/---
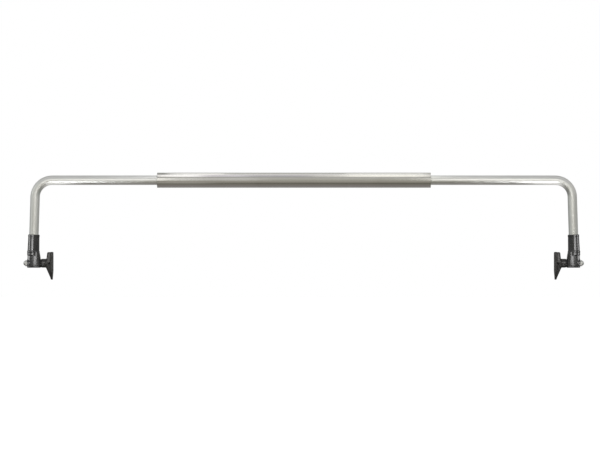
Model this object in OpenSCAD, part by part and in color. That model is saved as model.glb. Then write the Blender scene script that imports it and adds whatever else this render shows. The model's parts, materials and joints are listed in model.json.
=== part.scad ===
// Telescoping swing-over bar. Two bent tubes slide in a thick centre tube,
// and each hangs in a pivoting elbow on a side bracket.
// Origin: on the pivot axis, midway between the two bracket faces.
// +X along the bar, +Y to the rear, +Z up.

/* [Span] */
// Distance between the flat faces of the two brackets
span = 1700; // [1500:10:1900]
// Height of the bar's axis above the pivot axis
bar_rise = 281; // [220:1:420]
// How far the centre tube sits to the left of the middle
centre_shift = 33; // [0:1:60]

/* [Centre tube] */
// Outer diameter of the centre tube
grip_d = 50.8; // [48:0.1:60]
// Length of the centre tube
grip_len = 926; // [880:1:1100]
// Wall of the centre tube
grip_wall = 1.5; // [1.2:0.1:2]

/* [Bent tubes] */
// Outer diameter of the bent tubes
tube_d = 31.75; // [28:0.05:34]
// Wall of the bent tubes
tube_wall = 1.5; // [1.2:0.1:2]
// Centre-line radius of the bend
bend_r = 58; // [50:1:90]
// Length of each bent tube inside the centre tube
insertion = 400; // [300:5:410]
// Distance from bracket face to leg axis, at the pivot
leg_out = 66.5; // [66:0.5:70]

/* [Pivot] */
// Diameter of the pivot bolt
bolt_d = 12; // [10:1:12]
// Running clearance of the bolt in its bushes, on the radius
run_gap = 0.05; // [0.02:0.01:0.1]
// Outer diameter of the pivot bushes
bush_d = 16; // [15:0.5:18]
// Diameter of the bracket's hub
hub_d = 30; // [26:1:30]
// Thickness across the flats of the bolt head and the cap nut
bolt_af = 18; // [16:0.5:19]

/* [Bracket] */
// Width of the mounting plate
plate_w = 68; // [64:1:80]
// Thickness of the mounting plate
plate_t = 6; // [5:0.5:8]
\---
WHAT YOU ARE ASKED TO DO: Restate the whole listing exactly.

EXPECTED OUTPUT:
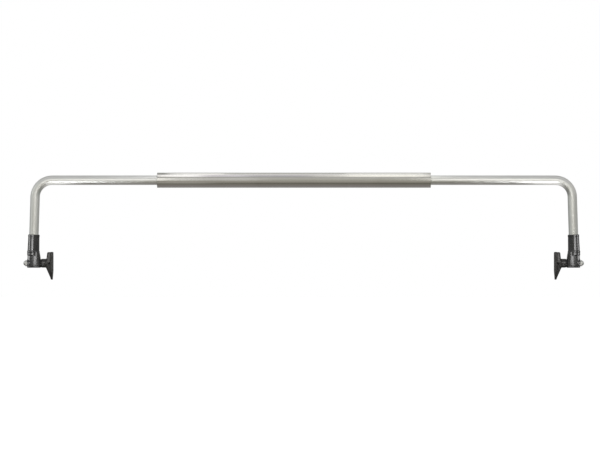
Model this object in OpenSCAD, part by part and in color. That model is saved as model.glb. Then write the Blender scene script that imports it and adds whatever else this render shows. The model's parts, materials and joints are listed in model.json.
=== part.scad ===
// Telescoping swing-over bar. Two bent tubes slide in a thick centre tube,
// and each hangs in a pivoting elbow on a side bracket.
// Origin: on the pivot axis, midway between the two bracket faces.
// +X along the bar, +Y to the rear, +Z up.

/* [Span] */
// Distance between the flat faces of the two brackets
span = 1700; // [1500:10:1900]
// Height of the bar's axis above the pivot axis
bar_rise = 281; // [220:1:420]
// How far the centre tube sits to the left of the middle
centre_shift = 33; // [0:1:60]

/* [Centre tube] */
// Outer diameter of the centre tube
grip_d = 50.8; // [48:0.1:60]
// Length of the centre tube
grip_len = 926; // [880:1:1100]
// Wall of the centre tube
grip_wall = 1.5; // [1.2:0.1:2]

/* [Bent tubes] */
// Outer diameter of the bent tubes
tube_d = 31.75; // [28:0.05:34]
// Wall of the bent tubes
tube_wall = 1.5; // [1.2:0.1:2]
// Centre-line radius of the bend
bend_r = 58; // [50:1:90]
// Length of each bent tube inside the centre tube
insertion = 400; // [300:5:410]
// Distance from bracket face to leg axis, at the pivot
leg_out = 66.5; // [66:0.5:70]

/* [Pivot] */
// Diameter of the pivot bolt
bolt_d = 12; // [10:1:12]
// Running clearance of the bolt in its bushes, on the radius
run_gap = 0.05; // [0.02:0.01:0.1]
// Outer diameter of the pivot bushes
bush_d = 16; // [15:0.5:18]
// Diameter of the bracket's hub
hub_d = 30; // [26:1:30]
// Thickness across the flats of the bolt head and the cap nut
bolt_af = 18; // [16:0.5:19]

/* [Bracket] */
// Width of the mounting plate
plate_w = 68; // [64:1:80]
// Thickness of the mounting plate
plate_t = 6; // [5:0.5:8]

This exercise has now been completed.